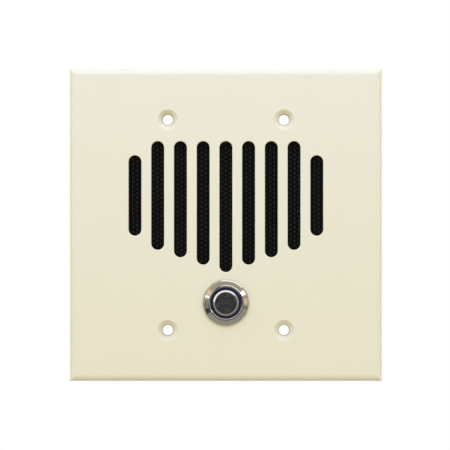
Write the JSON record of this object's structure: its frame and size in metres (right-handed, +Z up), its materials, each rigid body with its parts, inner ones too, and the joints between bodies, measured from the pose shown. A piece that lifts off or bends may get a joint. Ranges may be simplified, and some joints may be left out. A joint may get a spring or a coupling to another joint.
{
  "type": "wall intercom station",
  "caption": "Square flush wall intercom station with a slotted speaker grille and a ring-lit call button.",
  "frame": {"origin": "middle of the four screw holes, on the plane where the plate's back meets the wall", "axes": "+X to the right seen from the front, the face looks along -Y, +Y goes into the wall, +Z up"},
  "size_m": [0.1238, 0.0417, 0.1238],
  "materials": {
    "powder_coat": "ivory powder coat",
    "grille_cloth": "woven",
    "moulded_black": "moulded",
    "zinc_steel": "zinc plated",
    "basket_steel": "pressed and plated",
    "foam_black": "closed-cell foam",
    "rubber_black": "moulded",
    "cone_film": "pressed",
    "aluminium_foil": "rolled",
    "copper_winding": "enamelled wire",
    "spider_cloth": "resin-stiffened",
    "ferrite": "sintered",
    "tag_board": "laminated paper",
    "tinned_tag": "tinned",
    "capsule_metal": "drawn",
    "board_green": "solder mask",
    "terminal_green": "moulded",
    "capacitor_sleeve": "shrunk sleeve",
    "chip_black": "moulded",
    "resistor_lacquer": "lacquered",
    "socket_white": "moulded",
    "brass_contact": "stamped",
    "stainless": "turned and polished",
    "nickel_nut": "nickel plated",
    "light_ring": "tinted and translucent",
    "lamp_board": "solder mask",
    "lamp_resin": "moulded",
    "button_metal": "turned and polished",
    "plunger_plastic": "moulded",
    "spring_steel": "drawn wire",
    "switch_plastic": "moulded"
  },
  "bodies": {
    "station": {"face_plate": "powder_coat", "grille_cloth": "grille_cloth", "speaker_baffle": "moulded_black", "baffle_screws": "zinc_steel", "clip_screws": "zinc_steel", "board_screws": "zinc_steel", "speaker_clips": "zinc_steel", "speaker_gasket": "foam_black", "speaker_basket": "basket_steel", "speaker_surround": "rubber_black", "speaker_spider": "spider_cloth", "speaker_top_plate": "basket_steel", "speaker_magnet": "ferrite", "speaker_yoke": "basket_steel", "speaker_tag_board": "tag_board", "speaker_tags": "tinned_tag", "microphone_boot": "rubber_black", "microphone_capsule": "capsule_metal", "circuit_board": "board_green", "terminal_block": "terminal_green", "terminal_clamps": "tinned_tag", "terminal_screws": "zinc_steel", "large_capacitors": "capacitor_sleeve", "small_capacitors": "capacitor_sleeve", "amplifier_chip": "chip_black", "chip_legs": "tinned_tag", "resistors": "resistor_lacquer", "wire_sockets": "socket_white", "socket_pins": "brass_contact", "button_barrel": "stainless", "button_seal": "rubber_black", "button_lock_washer": "nickel_nut", "button_nut": "nickel_nut", "light_ring": "light_ring", "lamp_board": "lamp_board", "ring_lamps": "lamp_resin", "switch_housing": "switch_plastic", "switch_base": "switch_plastic", "fixed_contacts": "brass_contact", "lamp_pins": "tinned_tag", "button_spring": "spring_steel"},
    "call_button": {"button_cap": "button_metal", "button_plunger": "plunger_plastic", "contact_bridge": "brass_contact"},
    "cone_assembly": {"speaker_cone": "cone_film", "dust_cap": "cone_film", "coil_former": "aluminium_foil", "voice_coil": "copper_winding"}
  },
  "joints": [
    {"name": "button_press", "type": "slide", "parent": "station", "child": "call_button", "axis": [0, 1, 0], "range_m": [0, 0.0015], "stiffness_N_per_m": 2000, "deforming": ["button_spring"]},
    {"name": "cone_excursion", "type": "slide", "parent": "station", "child": "cone_assembly", "axis": [0, 1, 0], "range_m": [-0.0005, 0.0005], "stiffness_N_per_m": 2800, "deforming": ["speaker_surround", "speaker_spider"]}
  ]
}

**The request**.
All of the lines above must be returned exactly.

**Task answer**.
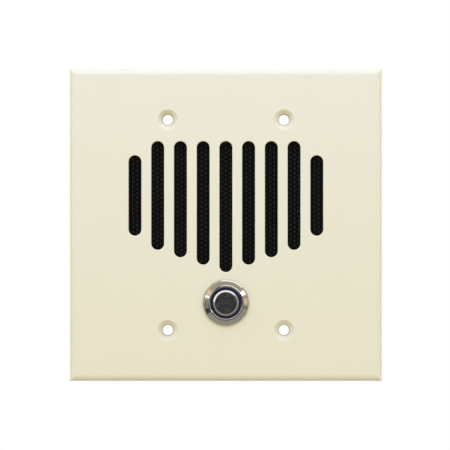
Write the JSON record of this object's structure: its frame and size in metres (right-handed, +Z up), its materials, each rigid body with its parts, inner ones too, and the joints between bodies, measured from the pose shown. A piece that lifts off or bends may get a joint. Ranges may be simplified, and some joints may be left out. A joint may get a spring or a coupling to another joint.
{
  "type": "wall intercom station",
  "caption": "Square flush wall intercom station with a slotted speaker grille and a ring-lit call button.",
  "frame": {"origin": "middle of the four screw holes, on the plane where the plate's back meets the wall", "axes": "+X to the right seen from the front, the face looks along -Y, +Y goes into the wall, +Z up"},
  "size_m": [0.1238, 0.0417, 0.1238],
  "materials": {
    "powder_coat": "ivory powder coat",
    "grille_cloth": "woven",
    "moulded_black": "moulded",
    "zinc_steel": "zinc plated",
    "basket_steel": "pressed and plated",
    "foam_black": "closed-cell foam",
    "rubber_black": "moulded",
    "cone_film": "pressed",
    "aluminium_foil": "rolled",
    "copper_winding": "enamelled wire",
    "spider_cloth": "resin-stiffened",
    "ferrite": "sintered",
    "tag_board": "laminated paper",
    "tinned_tag": "tinned",
    "capsule_metal": "drawn",
    "board_green": "solder mask",
    "terminal_green": "moulded",
    "capacitor_sleeve": "shrunk sleeve",
    "chip_black": "moulded",
    "resistor_lacquer": "lacquered",
    "socket_white": "moulded",
    "brass_contact": "stamped",
    "stainless": "turned and polished",
    "nickel_nut": "nickel plated",
    "light_ring": "tinted and translucent",
    "lamp_board": "solder mask",
    "lamp_resin": "moulded",
    "button_metal": "turned and polished",
    "plunger_plastic": "moulded",
    "spring_steel": "drawn wire",
    "switch_plastic": "moulded"
  },
  "bodies": {
    "station": {"face_plate": "powder_coat", "grille_cloth": "grille_cloth", "speaker_baffle": "moulded_black", "baffle_screws": "zinc_steel", "clip_screws": "zinc_steel", "board_screws": "zinc_steel", "speaker_clips": "zinc_steel", "speaker_gasket": "foam_black", "speaker_basket": "basket_steel", "speaker_surround": "rubber_black", "speaker_spider": "spider_cloth", "speaker_top_plate": "basket_steel", "speaker_magnet": "ferrite", "speaker_yoke": "basket_steel", "speaker_tag_board": "tag_board", "speaker_tags": "tinned_tag", "microphone_boot": "rubber_black", "microphone_capsule": "capsule_metal", "circuit_board": "board_green", "terminal_block": "terminal_green", "terminal_clamps": "tinned_tag", "terminal_screws": "zinc_steel", "large_capacitors": "capacitor_sleeve", "small_capacitors": "capacitor_sleeve", "amplifier_chip": "chip_black", "chip_legs": "tinned_tag", "resistors": "resistor_lacquer", "wire_sockets": "socket_white", "socket_pins": "brass_contact", "button_barrel": "stainless", "button_seal": "rubber_black", "button_lock_washer": "nickel_nut", "button_nut": "nickel_nut", "light_ring": "light_ring", "lamp_board": "lamp_board", "ring_lamps": "lamp_resin", "switch_housing": "switch_plastic", "switch_base": "switch_plastic", "fixed_contacts": "brass_contact", "lamp_pins": "tinned_tag", "button_spring": "spring_steel"},
    "call_button": {"button_cap": "button_metal", "button_plunger": "plunger_plastic", "contact_bridge": "brass_contact"},
    "cone_assembly": {"speaker_cone": "cone_film", "dust_cap": "cone_film", "coil_former": "aluminium_foil", "voice_coil": "copper_winding"}
  },
  "joints": [
    {"name": "button_press", "type": "slide", "parent": "station", "child": "call_button", "axis": [0, 1, 0], "range_m": [0, 0.0015], "stiffness_N_per_m": 2000, "deforming": ["button_spring"]},
    {"name": "cone_excursion", "type": "slide", "parent": "station", "child": "cone_assembly", "axis": [0, 1, 0], "range_m": [-0.0005, 0.0005], "stiffness_N_per_m": 2800, "deforming": ["speaker_surround", "speaker_spider"]}
  ]
}